Problem statement:
Print out every line, exactly as written.

───

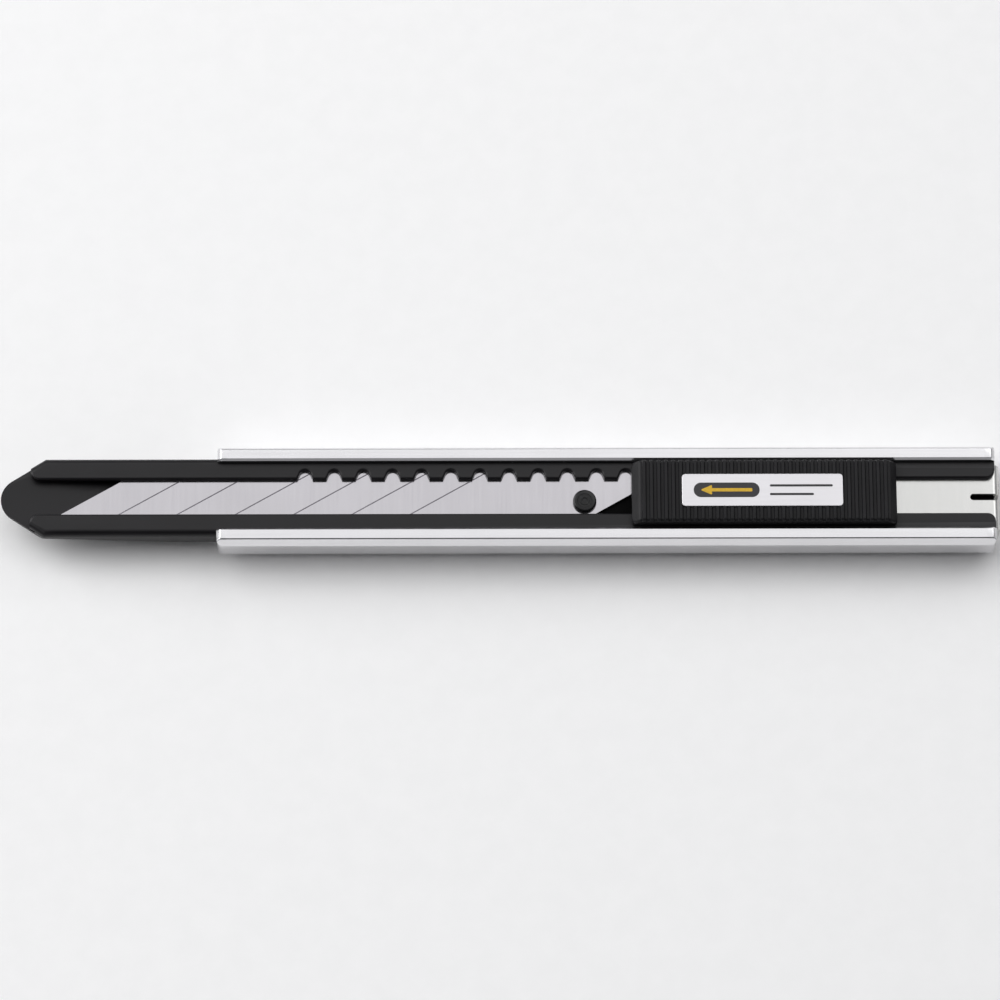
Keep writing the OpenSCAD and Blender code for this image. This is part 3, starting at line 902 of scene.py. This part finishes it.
def build_studio():
    """Pale floor, a softbox above, a panel on each side, and a room that is darker high in front."""
    scene = bpy.context.scene
    scene.view_settings.view_transform = "Standard"
    world = bpy.data.worlds.new("studio")
    scene.world = world
    world.use_nodes = True
    nodes = world.node_tree.nodes
    links = world.node_tree.links
    background = nodes["Background"]
    background.inputs["Color"].default_value = (0.97, 0.97, 1.0, 1)
    direction = nodes.new("ShaderNodeSeparateXYZ")
    links.new(nodes.new("ShaderNodeTexCoord").outputs["Generated"], direction.inputs["Vector"])
    behind = smooth_step(nodes, links, direction.outputs["Y"], (-0.4, 0.0), (0, 1))
    low = smooth_step(nodes, links, direction.outputs["Z"], (0.35, 0.6), (1, 0))
    brighter = nodes.new("ShaderNodeMath")
    brighter.operation = "MAXIMUM"
    links.new(behind, brighter.inputs[0])
    links.new(low, brighter.inputs[1])
    strength = smooth_step(nodes, links, brighter.outputs[0], (0, 1), (DARK_FRONT, AMBIENT))
    links.new(strength, background.inputs["Strength"])
    material, nodes, links, principled = shader("floor_paper", (0.96, 0.96, 0.96), 0, 0.9)
    fibres = noise(nodes, links, 300, (1, 1, 1), 3)
    links.new(blend_colours(nodes, links, fibres, (0.95, 0.95, 0.95), (0.97, 0.97, 0.97)),
              principled.inputs["Base Color"])
    half = FLOOR_HALF
    floor = plate("floor", [(-half, -half), (half, -half), (half, half), (-half, half)], -0.01, 0)
    floor.data.materials.append(material)
    centre = (0, 0, 0)
    add_light("softbox", (0.1, 0.35, 1.0), centre, (1.6, 0.8), 2.7)
    add_light("panel_left", (-1.1, 0.45, 0.8), centre, (1.4, 1.3), 19)
    add_light("panel_right", (0.7, 1.0, 1.2), centre, (1.4, 1.2), 5)


def add_camera():
    """Camera of the photograph: a long lens, 71.5 degrees above the floor."""
    data = bpy.data.cameras.new("camera")
    data.lens = 183
    data.sensor_width = 36
    camera = bpy.data.objects.new("camera", data)
    bpy.context.scene.collection.objects.link(camera)
    bpy.context.scene.camera = camera
    low, high = cad_box
    centre = (low + high) / 2
    elevation = math.radians(71.45)
    distance = 0.698
    roll = math.radians(0.1)
    back = Vector((0, -math.cos(elevation), math.sin(elevation)))
    camera.location = centre + back * distance
    camera.rotation_mode = "QUATERNION"
    camera.rotation_quaternion = (-back).to_track_quat("-Z", "Y") @ Quaternion((0, 0, 1), -roll)


def build_knife():
    """Every piece with its material."""
    black = coated_black("black_coating", (0.0048, 0.0042, 0.0054), 0.38, (0.05, 0.05, 0.052))
    steel = brushed_metal("ground_steel", (0.57, 0.555, 0.58), 0.16, (1, 0.05, 1), 0.035)
    build_sleeve(brushed_metal("satin_aluminium", (0.755, 0.75, 0.765), 0.22, (0.02, 1, 1), 0.03, 0.002 * MM))
    build_channel(black)
    build_channel_rivets(brushed_metal("rivet_aluminium", (0.7, 0.7, 0.72), 0.35, (1, 1, 1)))
    build_blade(steel)
    build_pin(coated_black("pin_coating", (0.004, 0.004, 0.0045), 0.28, (0.04, 0.04, 0.04)))
    build_slider(moulded_plastic("slider_plastic", (0.007, 0.0068, 0.008), 0.48))
    label = brushed_metal("label_metal", (0.7, 0.69, 0.71), 0.36, (0.05, 1, 1), 0.03)
    dark = label_ink("ink_dark", (0.022, 0.021, 0.024))
    amber = label_ink("ink_amber", (0.66, 0.4, 0.015))
    build_label(label, dark, amber)
    build_clip(brushed_metal("clip_steel", (0.645, 0.645, 0.63), 0.26, (1, 0.05, 1), 0.02, 0.0006 * MM))
    # Painted shade: the carrier's plastic is darker and duller than the slider's, standing in for the deep
    # shadow under the tang
    dress("blade_carrier", moulded_plastic("carrier_plastic_painted_shade", (0.002, 0.002, 0.002), 0.75, 0.05))
    dress("carrier_rivets", brushed_metal("rivet_steel", (0.6, 0.6, 0.6), 0.35, (1, 1, 1)))
    dress("lock_tooth", brushed_metal("tumbled_steel", (0.5, 0.5, 0.51), 0.4, (1, 1, 1), 0.12))
    build_lock_spring(brushed_metal("spring_steel", (0.55, 0.54, 0.52), 0.25, (0.05, 1, 1)))


build_knife()
build_studio()
add_camera()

───

Solution to the problem:
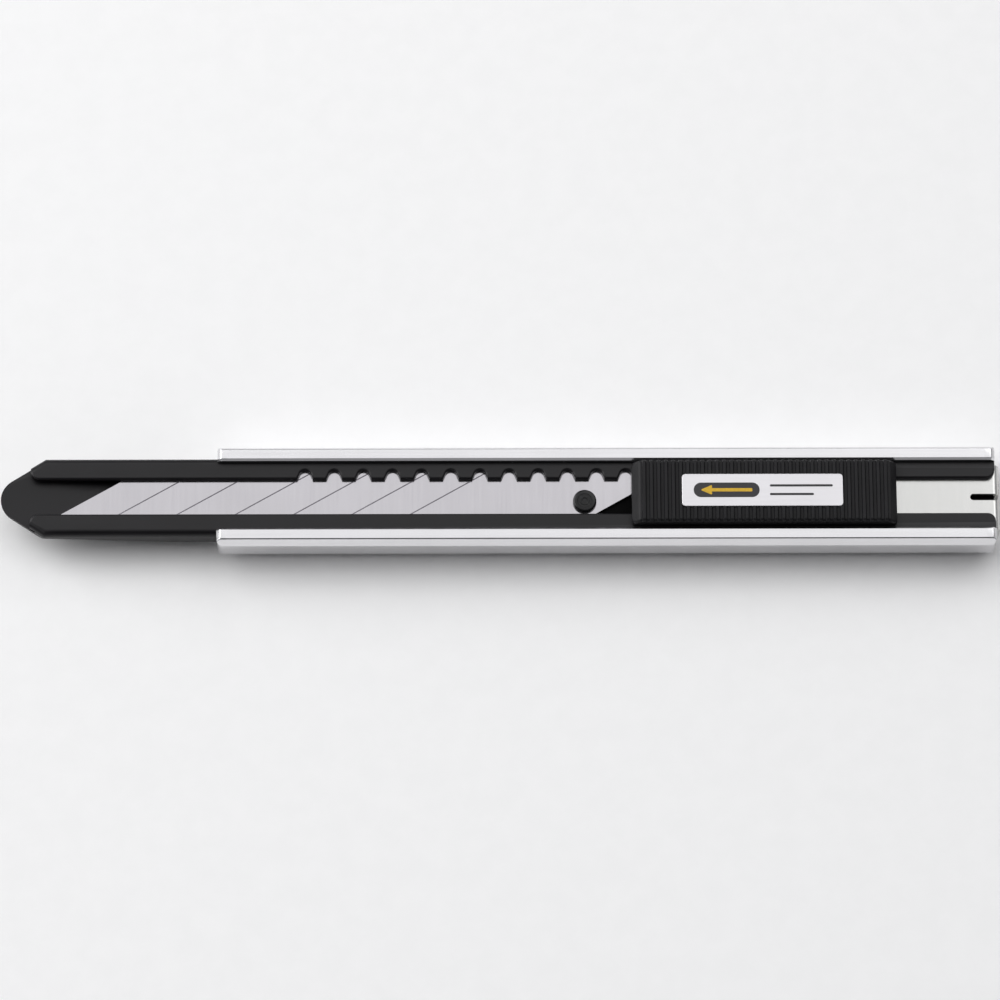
Keep writing the OpenSCAD and Blender code for this image. This is part 3, starting at line 902 of scene.py. This part finishes it.
def build_studio():
    """Pale floor, a softbox above, a panel on each side, and a room that is darker high in front."""
    scene = bpy.context.scene
    scene.view_settings.view_transform = "Standard"
    world = bpy.data.worlds.new("studio")
    scene.world = world
    world.use_nodes = True
    nodes = world.node_tree.nodes
    links = world.node_tree.links
    background = nodes["Background"]
    background.inputs["Color"].default_value = (0.97, 0.97, 1.0, 1)
    direction = nodes.new("ShaderNodeSeparateXYZ")
    links.new(nodes.new("ShaderNodeTexCoord").outputs["Generated"], direction.inputs["Vector"])
    behind = smooth_step(nodes, links, direction.outputs["Y"], (-0.4, 0.0), (0, 1))
    low = smooth_step(nodes, links, direction.outputs["Z"], (0.35, 0.6), (1, 0))
    brighter = nodes.new("ShaderNodeMath")
    brighter.operation = "MAXIMUM"
    links.new(behind, brighter.inputs[0])
    links.new(low, brighter.inputs[1])
    strength = smooth_step(nodes, links, brighter.outputs[0], (0, 1), (DARK_FRONT, AMBIENT))
    links.new(strength, background.inputs["Strength"])
    material, nodes, links, principled = shader("floor_paper", (0.96, 0.96, 0.96), 0, 0.9)
    fibres = noise(nodes, links, 300, (1, 1, 1), 3)
    links.new(blend_colours(nodes, links, fibres, (0.95, 0.95, 0.95), (0.97, 0.97, 0.97)),
              principled.inputs["Base Color"])
    half = FLOOR_HALF
    floor = plate("floor", [(-half, -half), (half, -half), (half, half), (-half, half)], -0.01, 0)
    floor.data.materials.append(material)
    centre = (0, 0, 0)
    add_light("softbox", (0.1, 0.35, 1.0), centre, (1.6, 0.8), 2.7)
    add_light("panel_left", (-1.1, 0.45, 0.8), centre, (1.4, 1.3), 19)
    add_light("panel_right", (0.7, 1.0, 1.2), centre, (1.4, 1.2), 5)


def add_camera():
    """Camera of the photograph: a long lens, 71.5 degrees above the floor."""
    data = bpy.data.cameras.new("camera")
    data.lens = 183
    data.sensor_width = 36
    camera = bpy.data.objects.new("camera", data)
    bpy.context.scene.collection.objects.link(camera)
    bpy.context.scene.camera = camera
    low, high = cad_box
    centre = (low + high) / 2
    elevation = math.radians(71.45)
    distance = 0.698
    roll = math.radians(0.1)
    back = Vector((0, -math.cos(elevation), math.sin(elevation)))
    camera.location = centre + back * distance
    camera.rotation_mode = "QUATERNION"
    camera.rotation_quaternion = (-back).to_track_quat("-Z", "Y") @ Quaternion((0, 0, 1), -roll)


def build_knife():
    """Every piece with its material."""
    black = coated_black("black_coating", (0.0048, 0.0042, 0.0054), 0.38, (0.05, 0.05, 0.052))
    steel = brushed_metal("ground_steel", (0.57, 0.555, 0.58), 0.16, (1, 0.05, 1), 0.035)
    build_sleeve(brushed_metal("satin_aluminium", (0.755, 0.75, 0.765), 0.22, (0.02, 1, 1), 0.03, 0.002 * MM))
    build_channel(black)
    build_channel_rivets(brushed_metal("rivet_aluminium", (0.7, 0.7, 0.72), 0.35, (1, 1, 1)))
    build_blade(steel)
    build_pin(coated_black("pin_coating", (0.004, 0.004, 0.0045), 0.28, (0.04, 0.04, 0.04)))
    build_slider(moulded_plastic("slider_plastic", (0.007, 0.0068, 0.008), 0.48))
    label = brushed_metal("label_metal", (0.7, 0.69, 0.71), 0.36, (0.05, 1, 1), 0.03)
    dark = label_ink("ink_dark", (0.022, 0.021, 0.024))
    amber = label_ink("ink_amber", (0.66, 0.4, 0.015))
    build_label(label, dark, amber)
    build_clip(brushed_metal("clip_steel", (0.645, 0.645, 0.63), 0.26, (1, 0.05, 1), 0.02, 0.0006 * MM))
    # Painted shade: the carrier's plastic is darker and duller than the slider's, standing in for the deep
    # shadow under the tang
    dress("blade_carrier", moulded_plastic("carrier_plastic_painted_shade", (0.002, 0.002, 0.002), 0.75, 0.05))
    dress("carrier_rivets", brushed_metal("rivet_steel", (0.6, 0.6, 0.6), 0.35, (1, 1, 1)))
    dress("lock_tooth", brushed_metal("tumbled_steel", (0.5, 0.5, 0.51), 0.4, (1, 1, 1), 0.12))
    build_lock_spring(brushed_metal("spring_steel", (0.55, 0.54, 0.52), 0.25, (0.05, 1, 1)))


build_knife()
build_studio()
add_camera()